PROVIDED MATERIAL ->
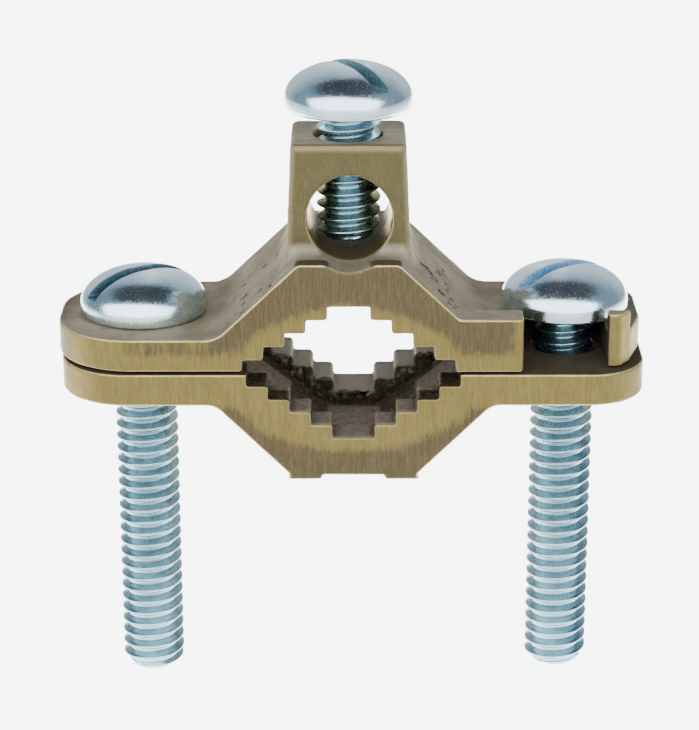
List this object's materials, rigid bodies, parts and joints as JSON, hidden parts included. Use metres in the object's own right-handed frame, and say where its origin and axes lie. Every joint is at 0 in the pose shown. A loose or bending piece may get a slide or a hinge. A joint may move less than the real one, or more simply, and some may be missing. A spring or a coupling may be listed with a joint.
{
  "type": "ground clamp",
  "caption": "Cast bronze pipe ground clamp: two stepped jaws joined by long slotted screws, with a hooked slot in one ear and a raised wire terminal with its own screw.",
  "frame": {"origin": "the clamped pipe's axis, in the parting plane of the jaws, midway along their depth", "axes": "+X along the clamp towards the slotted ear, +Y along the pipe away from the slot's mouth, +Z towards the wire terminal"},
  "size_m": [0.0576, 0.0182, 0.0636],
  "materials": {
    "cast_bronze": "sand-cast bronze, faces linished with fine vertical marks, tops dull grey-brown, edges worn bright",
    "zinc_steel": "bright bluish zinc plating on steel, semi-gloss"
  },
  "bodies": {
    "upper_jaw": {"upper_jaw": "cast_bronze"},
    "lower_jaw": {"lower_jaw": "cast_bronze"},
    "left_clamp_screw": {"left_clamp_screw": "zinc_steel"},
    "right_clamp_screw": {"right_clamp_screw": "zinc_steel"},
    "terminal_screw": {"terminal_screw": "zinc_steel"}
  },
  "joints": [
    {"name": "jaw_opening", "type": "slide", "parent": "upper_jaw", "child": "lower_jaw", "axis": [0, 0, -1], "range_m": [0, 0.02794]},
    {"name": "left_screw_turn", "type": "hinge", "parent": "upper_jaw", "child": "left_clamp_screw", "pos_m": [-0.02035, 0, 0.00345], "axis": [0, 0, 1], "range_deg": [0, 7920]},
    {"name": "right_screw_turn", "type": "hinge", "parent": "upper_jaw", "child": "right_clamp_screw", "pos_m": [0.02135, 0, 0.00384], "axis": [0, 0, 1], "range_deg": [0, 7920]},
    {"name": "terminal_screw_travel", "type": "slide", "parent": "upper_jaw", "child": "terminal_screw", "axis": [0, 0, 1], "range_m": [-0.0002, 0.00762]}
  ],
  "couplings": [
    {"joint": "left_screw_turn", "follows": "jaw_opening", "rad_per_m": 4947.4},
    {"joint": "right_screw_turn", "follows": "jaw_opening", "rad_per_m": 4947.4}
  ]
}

GIVEN EXERCISE -> Extract all of the material exactly as it is written.

THE SOLUTION ->
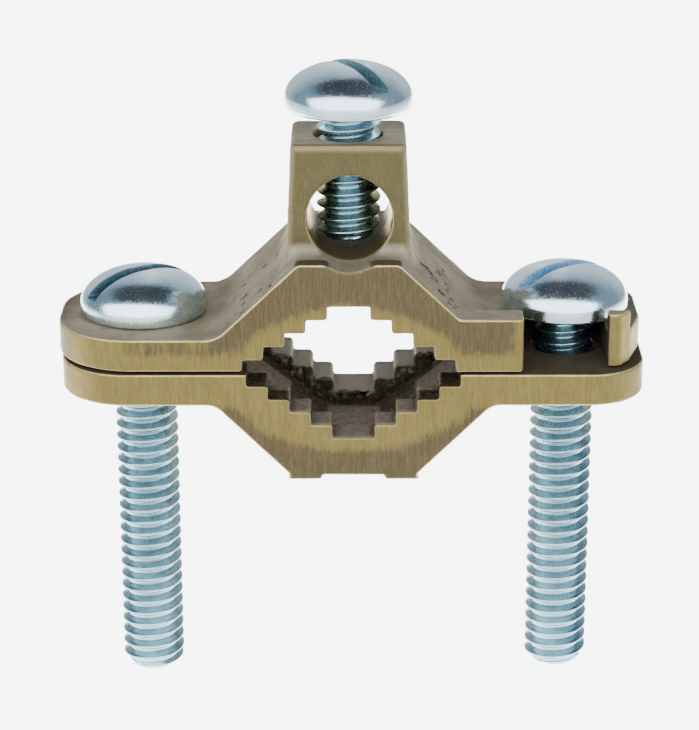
List this object's materials, rigid bodies, parts and joints as JSON, hidden parts included. Use metres in the object's own right-handed frame, and say where its origin and axes lie. Every joint is at 0 in the pose shown. A loose or bending piece may get a slide or a hinge. A joint may move less than the real one, or more simply, and some may be missing. A spring or a coupling may be listed with a joint.
{
  "type": "ground clamp",
  "caption": "Cast bronze pipe ground clamp: two stepped jaws joined by long slotted screws, with a hooked slot in one ear and a raised wire terminal with its own screw.",
  "frame": {"origin": "the clamped pipe's axis, in the parting plane of the jaws, midway along their depth", "axes": "+X along the clamp towards the slotted ear, +Y along the pipe away from the slot's mouth, +Z towards the wire terminal"},
  "size_m": [0.0576, 0.0182, 0.0636],
  "materials": {
    "cast_bronze": "sand-cast bronze, faces linished with fine vertical marks, tops dull grey-brown, edges worn bright",
    "zinc_steel": "bright bluish zinc plating on steel, semi-gloss"
  },
  "bodies": {
    "upper_jaw": {"upper_jaw": "cast_bronze"},
    "lower_jaw": {"lower_jaw": "cast_bronze"},
    "left_clamp_screw": {"left_clamp_screw": "zinc_steel"},
    "right_clamp_screw": {"right_clamp_screw": "zinc_steel"},
    "terminal_screw": {"terminal_screw": "zinc_steel"}
  },
  "joints": [
    {"name": "jaw_opening", "type": "slide", "parent": "upper_jaw", "child": "lower_jaw", "axis": [0, 0, -1], "range_m": [0, 0.02794]},
    {"name": "left_screw_turn", "type": "hinge", "parent": "upper_jaw", "child": "left_clamp_screw", "pos_m": [-0.02035, 0, 0.00345], "axis": [0, 0, 1], "range_deg": [0, 7920]},
    {"name": "right_screw_turn", "type": "hinge", "parent": "upper_jaw", "child": "right_clamp_screw", "pos_m": [0.02135, 0, 0.00384], "axis": [0, 0, 1], "range_deg": [0, 7920]},
    {"name": "terminal_screw_travel", "type": "slide", "parent": "upper_jaw", "child": "terminal_screw", "axis": [0, 0, 1], "range_m": [-0.0002, 0.00762]}
  ],
  "couplings": [
    {"joint": "left_screw_turn", "follows": "jaw_opening", "rad_per_m": 4947.4},
    {"joint": "right_screw_turn", "follows": "jaw_opening", "rad_per_m": 4947.4}
  ]
}